Most of what we are aware of appears to be random and unpredictable, but some phenomena demonstrate, to varying degrees, some predictability. Apples fall to the ground, I feel pleasure drinking coffee and doing things that benefit the wider community. Dogs mostly bark and cats mostly meow. We can benefit from this predictability. Internal sensibility might be do I feel well, do I feel pain or dis-ease; external sensibility might involve the ambient temperature and humidity, whether night or day, the season of the year, other humans in the vicinity. At any moment in time the world has a state which can be imaged and formalized by perception
The final goal of perception is to generate a complex single snapshot of the continuous conscious world that we can query for meaningful summary state data; this is achieved by processing sensory input observations together with experience and projecting it through a function to produce a useful deliverable - “counsel”.
I can seek shelter if it starts to rain, or drink when I feel thirsty, thereby increasing comfort or maintaining metabolism. Acts have consequences, known and unknown, foreseen and unforeseen. The IDA is not able to act except indirectly through the quality and form of counsel delivered to the final actor; acts are performed by the human after consideration of both internal intuition and IDA counsel.
We can by default treat the world as entirely chaotic; this means we cannot predict the outcome of any action and therefore cannot choose, with deliberation, between alternatives. One guess is as good as another. Each alternative has the same value.
However we observe that the world is not entirely chaotic. We have some important skills as human animals:
Our evaluation of the state of the world becomes less chaotic, somewhat more predictable when we distinguish patterns. We can approach the uncertainty of the future with more courage, if not with more confidence.
Structures are solid patches of safe ground through a morass of chaotic, uncertain and unreliable bog; it is scaffolding to which other looser decorations can be attached. Safe in this context indicates that the result of an act is consistent in a specific structure and is the same independent of time or observer. It may not actually be safe at all, but if we perceive it as safe then it is safe. It just has to be safe relative to a frame of reference.
Structural domains - domain (de main - with the hand) meaning that we have control - we can stretch out a hand and tweak a detail of the environment - switch on a light, turn on the radio or the tv, send in the cops to quell a rebellion.
It may be different in space; an apple dropped on earth will fall towards the centre of the earth, but it may behave differently in space, where the closest large object expressing gravitational attraction may be less obvious.

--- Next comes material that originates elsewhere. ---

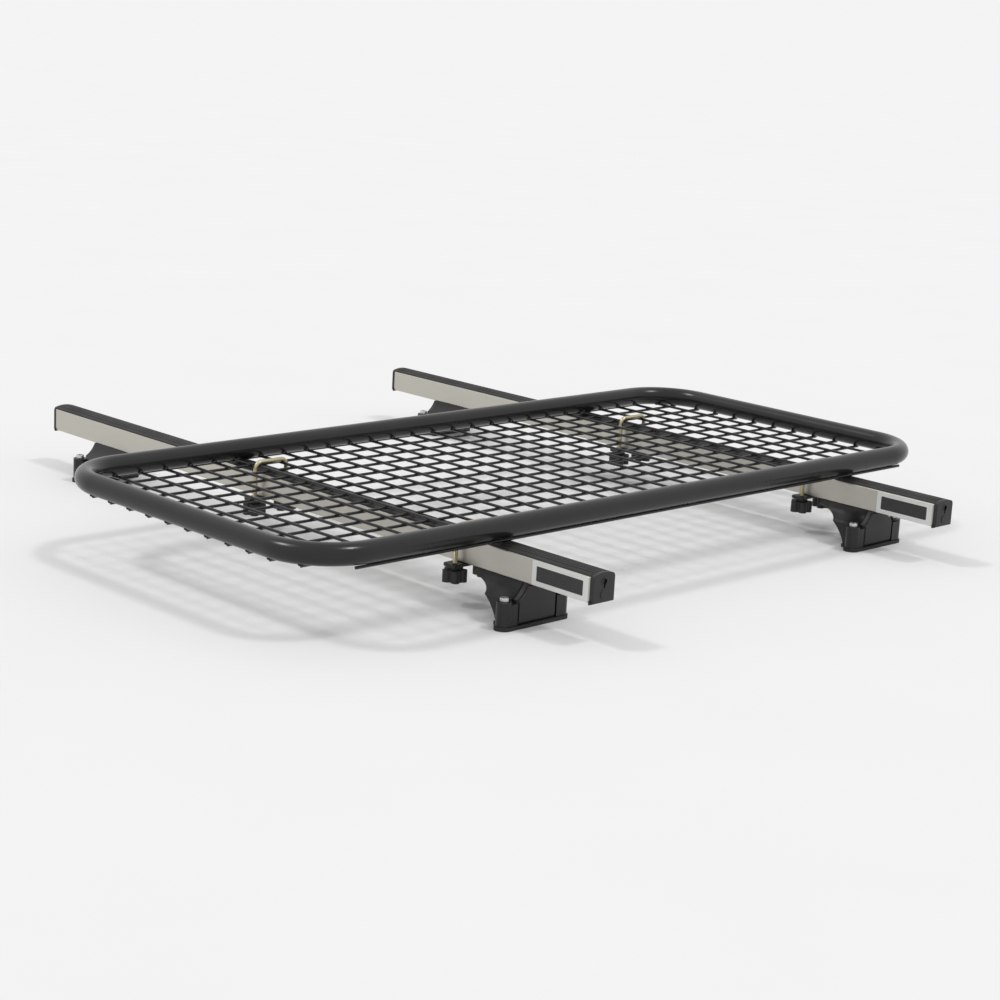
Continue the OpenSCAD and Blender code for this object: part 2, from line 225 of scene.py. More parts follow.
class RackEdgeSettings(bpy.types.PropertyGroup):
    """Rounding of the edges of each piece."""
    cap: length("Cap", "Rounding of the end caps", 0.0012)
    flange: length("Flange", "Rounding of the caps' flanges", 0.0006)
    ring: length("Key ring", "Rounding of the rings round the key holes", 0.0003)
    oval: length("Oval", "Rounding of the ovals on the caps", 0.0007)
    plug: length("Plug", "Rounding of the caps' plugs", 0.0008)
    plate: length("Badge plate", "Rounding of the badge plates' faces", 0.00015)
    leg: length("Leg", "Rounding of the cast legs", 0.0016)
    cover: length("Cover", "Rounding of the leg covers", 0.0011)
    pad: length("Pad", "Rounding of the foot pads", 0.0009)
    head: length("Bolt head", "Rounding of the bolt heads", 0.0009)
    shank: length("Bolt shank", "Rounding of the bolt shanks", 0.0008)
    rod_core: length("Thread core", "Rounding of the U bolts' tips", 0.0006)
    rod_neck: length("Rod neck", "Rounding where the U bolts' threads begin", 0.0004)
    bridge: length("Bridge", "Rounding of the bridge plates", 0.0006)
    grip: length("Grip", "Rounding of the knobs' lobes", 0.002)
    collar: length("Collar", "Rounding of the knobs' collars", 0.001)


class RackFinishSettings(bpy.types.PropertyGroup):
    """Colours of the finishes."""
    coat: colour("Powder coat", "Satin charcoal coat of hoop, mesh and feet", (0.0096, 0.0099, 0.0098))
    silver: colour("Anodised bar", "Warm silver of the bars", (0.52, 0.50, 0.45))
    plate: colour("Badge plate", "Brighter silver of the bare plates", (0.37, 0.362, 0.33))
    field: colour("Badge field", "Dark field of the bare plates", (0.016, 0.016, 0.0155))
    rubber: colour("Rubber", "Black rubber of strips and pads", (0.009, 0.009, 0.0088))
    plastic: colour("Plastic", "Black moulded plastic", (0.0085, 0.0085, 0.0088))
    zinc: colour("Zinc", "Yellow zinc of the U bolts", (0.46, 0.42, 0.28))
    steel: colour("Bolt steel", "Plated clamp bolts", (0.58, 0.58, 0.57))


# Modelling helpers

def clear_selection():
    if bpy.context.object and bpy.context.object.mode != "OBJECT":
        bpy.ops.object.mode_set(mode="OBJECT")
    bpy.ops.object.select_all(action="DESELECT")


def take(name):
    obj = bpy.context.object
    obj.name = name
    obj.data.name = name
    return obj


def make_active(*objs):
    clear_selection()
    for obj in objs:
        obj.select_set(True)
    bpy.context.view_layer.objects.active = objs[0]


def edit(obj):
    make_active(obj)
    bpy.ops.object.mode_set(mode="EDIT")
    bpy.ops.mesh.select_mode(type="VERT")


def edit_all(obj):
    edit(obj)
    bpy.ops.mesh.select_all(action="SELECT")


def leave_edit():
    bpy.ops.object.mode_set(mode="OBJECT")


def apply_place(obj):
    make_active(obj)
    bpy.ops.object.transform_apply(location=True, rotation=True, scale=True)


def add_box(name, low, high):
    """A box between two corners, its place already in its mesh."""
    clear_selection()
    low, high = Vector(low), Vector(high)
    bpy.ops.mesh.primitive_cube_add(size=1, location=(low + high) / 2, scale=high - low)
    obj = take(name)
    apply_place(obj)
    return obj


AXIS_TURN = {"X": (0, math.pi / 2, 0), "Y": (-math.pi / 2, 0, 0), "Z": (0, 0, 0)}


def add_rod(name, start, depth, diameter, axis="Z", sides=32):
    """A cylinder that starts at a point and runs along an axis."""
    clear_selection()
    along = Vector([depth if axis == a else 0 for a in "XYZ"])
    bpy.ops.mesh.primitive_cylinder_add(vertices=sides, radius=diameter / 2, depth=depth,
                                        location=Vector(start) + along / 2, rotation=AXIS_TURN[axis])
    obj = take(name)
    apply_place(obj)
    return obj


def pick(obj, faces=None, edges=None):
    """Selects in edit mode the faces or edges whose middle passes a test."""
    bpy.ops.mesh.select_all(action="DESELECT")
    mesh = bmesh.from_edit_mesh(obj.data)
    if faces:
        bpy.ops.mesh.select_mode(type="FACE")
        for face in mesh.faces:
            face.select_set(bool(faces(face.calc_center_median(), face.normal)))
    if edges:
        bpy.ops.mesh.select_mode(type="EDGE")
        for edge in mesh.edges:
            a, b = edge.verts[0].co, edge.verts[1].co
            edge.select_set(bool(edges((a + b) / 2, (b - a).normalized())))
    mesh.select_flush_mode()
    bmesh.update_edit_mesh(obj.data)


def along_axis(axis):
    """A test for pick: edges that run along an axis, or faces whose normal does."""
    return lambda middle, direction: abs(direction["XYZ".index(axis)]) > ALONG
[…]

Examples of structured domains:
Some structures may overlap or touch in some places; so in these circumstances we may be in one or both domains simultaneously. At such times we need to be sure which structure we are using. The recent interview held by Channel 4 between Peterson and Newman was a good example - one side of the argument took up positions in science, the other took up positions in a different structure, so there was no possibility of a rapprochement since moving away from the common point led to firm ground in one domain and chaos in the other. A meeting of minds on safe ground is only possible when the two discussants share structural domains which contain common safe nodes. Otherwise one party will argue from one safe node and the other from a different safe node, each trying to pull the other to their own safe ground, necessarily requiring one party to traverse unsafe ground, to travel through chaos.
A recognizable element of a structure uniquely distinguishable from other nodes in the same structure through one or more of its traits; it may be dependent on a parent node in a tree structure, or may be directly linked to other nodes through a common root. It may or may not be very close in philosophical space to another node from the same or a different structure.
Traits shared in common with other similar nodes but not instantiated, that is as prototypes, are collected in the parent (group) node of a tree. We can instantiate a trait (make something less like others in the group) or revert it to a prototype (make it less individual, more like the parent group). Instantiation implies existence to a certain degree, either in general terms (a little, a lot), comparative terms (more than 10, more than Fred has), or in specific amount (2 cm., box of a dozen).
If pure gold has a yellowish shiny colour today in Spain viewed by person A then gold viewed by B in the Congo next week will have the same colour. The actual colour the different people perceive is not relevant; one may see it as blue but know the colour as yellow, no difference.
these links or edges, which have no traits of their own, provide a narrative way (chain of links) of getting from one node to another, where one lends strength to those with which it is connected. In the case of the science structure there is most often a solid road connecting nodes based on logic. In the case of religion the connections, if any, are based on accepted church principles, perhaps papal dogma or biblical reference but the nodes can stand alone on their own perceived and accepted virtue.